Heart defect, not slurry fumes, caused six-year-old Harry Starrett's death on grandfather's farm
A six-year-old boy who collapsed at a farm in Northern Ireland died from heart failure, the family's minister has said.
Harry Starrett was found in the milking parlour at the family farm on the Ballynahonemore Road, outside Armagh city, on Tuesday evening.
In the wake of the incident, the Health and Safety Executive (HSE) investigated whether he was overcome by slurry fumes from a tank adjacent to the building, but no toxic gases were detected.
A post-mortem examination is now understood to have ruled out a farming accident.
Retired Church of Ireland minister Canon John McKegney, who has known the family for years and will preside at Harry's funeral, said the examination had found a heart defect.
"Harry's death was from natural causes," he said. "A farming accident has been ruled out. They think it is something to do with his heart."
Canon McKegney said the findings had provided some comfort for Harry's "devastated" parents, Mark and Alison. "They are a very safety conscious family and the farm is run very professionally," he added.
It is understood Harry ran ahead of his grandfather Robert as they headed to the empty milking parlour to prepare it for the cows. The boy had gone to pull down the milking clusters in preparation for attaching them to the cows.
When Mr Starrett walked into the parlour minutes later his grandson was lying motionless on the ground.
An ambulance arrived at the farm on the Ballynahonemore Road within minutes and Harry was taken to Craigavon Area Hospital, but efforts to revive him ultimately proved in vain.
Harry, a pupil at Lisnadill primary school in Armagh, was the oldest of four children. He had one brother Ben and two sisters Rebecca and Phoebe.
"They are just in shock," said Canon McKegney.
"I was talking to Mark this morning, they didn't get much sleep."
He added: "Harry loved the farm, he absolutely loved the farm, really lived for it. Even yesterday he didn't want to go home for his meal, he wanted to stay with his grandfather and milk the cows."
The tragedy is not the first to strike the Starrett family. Harry's uncle Thomas was killed in a road accident around 15 years ago.
Canon McKegney said: "I buried his uncle Thomas on Christmas Eve, it's tragic because every Christmas they remember Thomas and now when the Royal prince's birth is remembered they will remember Harry.
"You never forget these things but when there's a link to a public event it can actually be more difficult."
The minister said Harry was a "very special" child.
"I retired in June and at that service Harry was there singing his little heart out in the children's choir," he said.
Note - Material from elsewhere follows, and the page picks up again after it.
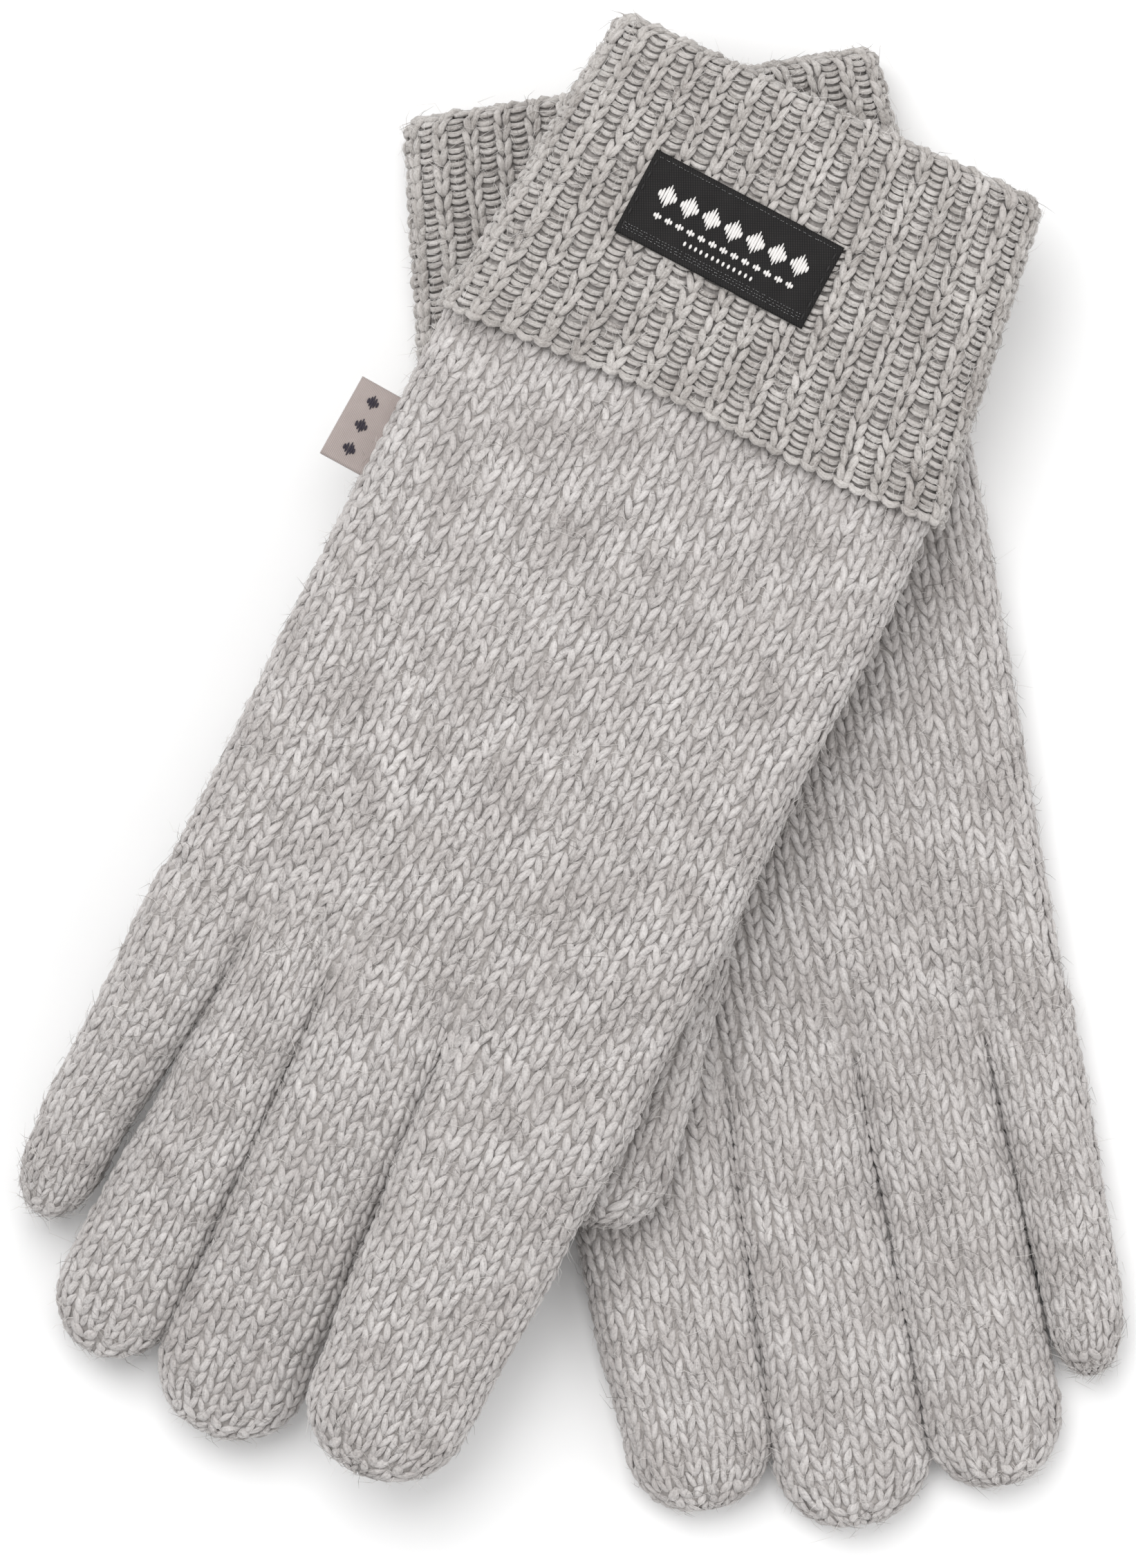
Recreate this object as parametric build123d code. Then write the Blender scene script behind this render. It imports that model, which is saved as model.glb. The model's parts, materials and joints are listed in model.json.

"He was so cheerful, one of those outgoing lovely little boys every parent would dream of having.
"He would go into a room and just talk to people, always with a smile and a laugh. He was joyful - one of those boys if you gave him £1 he would give 50p of it to his brother."
Canon McKegney added: "He was just a little bundle of joy."
Harry Sinclair, President of the Ulster Farmers' Union, said the entire farming community was in a state of shock over the latest farm death.
"Our thoughts go to that family and the whole agriculture community will be thinking of that family," he said.
Stormont minister and Assembly member for the area Danny Kennedy passed his condolences to the Starrett family.
"I was deeply saddened to learn of the tragic death of such a young child," said the Ulster Unionist representative.
"This terrible news will be a real shock to the local farming community.
"Like all in the local community my thoughts and prayers are with them at this time.
"Whilst in the coming days HSE investigations will take place to establish the precise circumstances, it is only proper that the family are given space at this incredibly difficult time."
Democratic Unionist MLA William Irwin said he was shocked by the incident.
"Since hearing of this sad death, I have been remembering the entire family circle in prayer," he said.
"I know the family concerned. A huge tragedy has just visited their hardworking farm. No human words can describe or encapsulate the grief and pain which comes with the loss of a child."
Last night, Stormont Agriculture Minister Michelle O'Neill told the Belfast Telegraph she was "shocked and saddened to learn of the death of this young boy".
The Sinn Fein MLA added: "My thoughts and prayers go to his family and friends at this difficult time."
Sinn Fein Newry Armagh MLA Cathal Boylan said the death was "an absolute tragedy".